Part of building the road as we go and taking up the mat, in my judgment, requires that we priests come together much more often as Presbyterates if we are ever truly to live and build the community which is so much needed today. Isolationism and delegating the project to a few already over-burdened brother priests can no longer work. We need time together. In no way, do I mean any kind of unhealthy clericalism that divides or implies superiority. Moreover, how presbyteral gatherings are arranged will differ from diocese to diocese, depending on geography, demographics, finances, and other weighty factors. That they occur, however, is necessary “for our good and that of God’s holy Church.”

Much of what I am saying will seem overwhelming even to those of us gathered here, let alone to the thousands of others working in the trenches. “Jerry Brown, you are asking us to do even more than we are already doing.” I say to this: “not really.” If we are to create new opportunities to come together as priests, we definitely need to address the #1 struggle for priests today: overwork. This means finding ways together of cutting back on overly busy schedules. We need to look carefully at how we spend our time, how we might delegate what can and should be done by others, and what can be eliminated as activities not essential to the mission. My friend [Father]Gene Konkel keeps reminding us in the west to keep the main thing the main thing, a mantra worth repeating often.

We need to listen to communications experts who would tell us that we are not the only ones in our society who fail to communicate well, to plan together, and to come up with solutions that all can support. In their view, we all need, these days, to engage in what they call “stopping behavior,” sadly a lost art that needs to be recovered. That is, in our case as priests, we need to get stopped together at the same time in the same place to talk about the same things in the same way. We need common understandings of what we want and actually need to be and to do as a community of priests and then find ways of accomplishing these wants and needs. We see an outstanding example of this in Acts 6: 1-7. The Apostles, after listening to the legitimate complaints of Greek-speaking widows, came together with other leaders in the community and found whole new ways of ministering to the needs of these women and others in similar circumstances while, at the same time, doing what they felt most called to do, i.e., prayer and preaching the Word of God. All of this required personal and communal discernment and planning that was truly “intentional” and productive of needed change. We need to do the same, always remembering that we do not build the road alone. We are more than co-inhabitants of a Local Church, more than fellow tenants of church rectories. We are brothers called to unity as a family for the sake of God’s wider family. This takes vision, desire, courage, a heart that loves, a soul on fire, a sprit convinced, a spirituality that puts first things first, above all else lives centered on Jesus.

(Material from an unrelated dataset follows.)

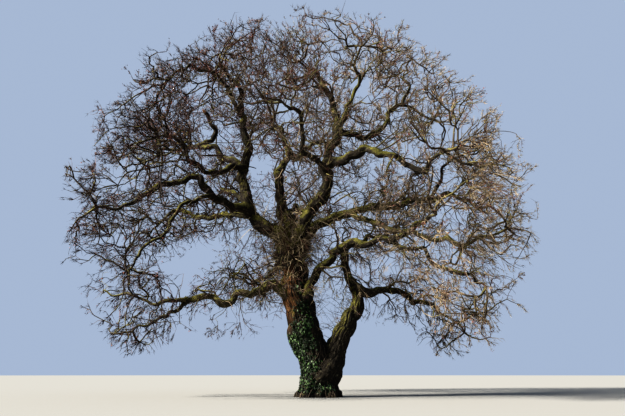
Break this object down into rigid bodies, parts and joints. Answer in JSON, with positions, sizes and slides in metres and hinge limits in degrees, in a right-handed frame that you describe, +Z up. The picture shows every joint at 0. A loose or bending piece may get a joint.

It is important, in all this, to emphasize that everything I am talking about must be done in union with our bishops and with a strong commitment to the leadership of the universal church. Moreover, we need to know that we do not stand alone in other profound ways. Indeed, we are blessed to be represented by several national organizations that focus on our well-being as priests. I think of groups like the NFPC, NOCERCC, NACPA, CMSM, NALM, and the many relevant offices of the USCCB and the Vatican. On yet another level, we are blessed to work together with dedicated and competent fellow-ministers who are called to assist us and to help us be effective in all we do just as they have a right to expect the same from us. In dealing with all these levels, national, local, and of course international, we need to be supportive and collaborative, frank and honest when we see need for improvement, and willing to contribute our own ideas and energies to make things better. Criticism without personal investment is destructive. Challenge with open hands leads to positive change and to the holiness of all of us as we come to recognize the gifts that God has given to each of us.

A few other qualities and stances that need to mark each and all of us are:

  • the willingness and capacity to forgive. I admire tremendously the apostolic vision of John Paul II that led him to acknowledge, in many venues, the sins of the Catholic Church over the centuries and to seek forgiveness. He sought forgiveness from women, scientists, religious and world leaders while, at the same time offering forgiveness to those who put Catholics to death for their faith. If John Paul could do all this with and for the unexpected, in light of our past experience, we can do the same with and for our bishops and our brother priests.
  • the need for fostering within us and among us the virtue of self-sacrifice, always giving others the benefit of the doubt and being willing to cross barriers to make human contact even with those whom we do not know well or whom we know just well enough to avoid.
  • a good sense of humor. Can we laugh at ourselves and chuckle at the foibles of each other, not in a malicious way, but in a way that affirms our common efforts to live authentically and well the life of Christ?
  • in a special way, a willingness and a commitment to stand at the foot of the Cross in union with the mother of Jesus and the Beloved Disciple, with each other and those we are called to serve, especially those who most keenly walk the way of the Cross with Jesus who gave up his life for all men and women of all times and all places. In a profound way, we priests are daily at the foot of the Cross, even if we fail to realize or acknowledge it. If this is true, then we need to look around and see all the others among us who stand there with us.



Priests for Today and Tomorrow

We are “Priests for Today and Tomorrow.” These days, we have a much-improved understanding of the theology and identity of the priest. Much of this can be attributed to the hard work and leadership of the NFPC. In my judgment, our sense of identity and mission and identity as priests of today will deepen to the degree that we actually work at the living and the building of this mysterious reality. As a result, in a wonderful way, for as long as we live, we priests of today will also be priests of tomorrow, continuing to listen, always open and willing to discern, decide, act, and stay with it. Even more wondrously, we will create a climate where future priests, God-willing, will walk in our footsteps fostering and deepening a spirituality of living and building community. I will end with a quote from St. Francis of Assisi, the Patron of my home diocese in California: “Brothers, while we have time, let us do good.”